Impact of Voice Modes and Multimodal Inputs on Language-Audio Models (LAMs)
Voice Mode Effects
The data presented in the table reveals that voice mode variations have negligible effects on Language-Audio Models (LAMs), with the Attack Success Rate (ASR) difference between female and male voices remaining below 2% across all LAMs tested.
Qwen Series Comparison
A comparison of two generations within the Qwen series yields interesting insights. When restricted to audio input only, Qwen2-Audio (A) exhibits markedly enhanced safety performance compared to its predecessor, Qwen-Audio. Specifically, Qwen2-Audio achieves an average SRI that surpasses Qwen-Audio by 12.74 points.

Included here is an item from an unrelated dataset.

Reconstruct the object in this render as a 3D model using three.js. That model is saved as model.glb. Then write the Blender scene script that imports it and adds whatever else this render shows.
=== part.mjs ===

Multimodal Input Vulnerability
However, a significant vulnerability emerges when both text and audio inputs are utilized (Qwen2-Audio (A+T)). In this multimodal scenario, Qwen2-Audio's safety performance deteriorates dramatically, recording its lowest average SRI of 54.52 and an elevated average ASR of 58.1%.
Conclusion and Future Research
These findings strongly suggest that the introduction of multimodal inputs introduces considerable safety risks to LAMs. This phenomenon warrants further investigation in future research to better understand and mitigate these vulnerabilities.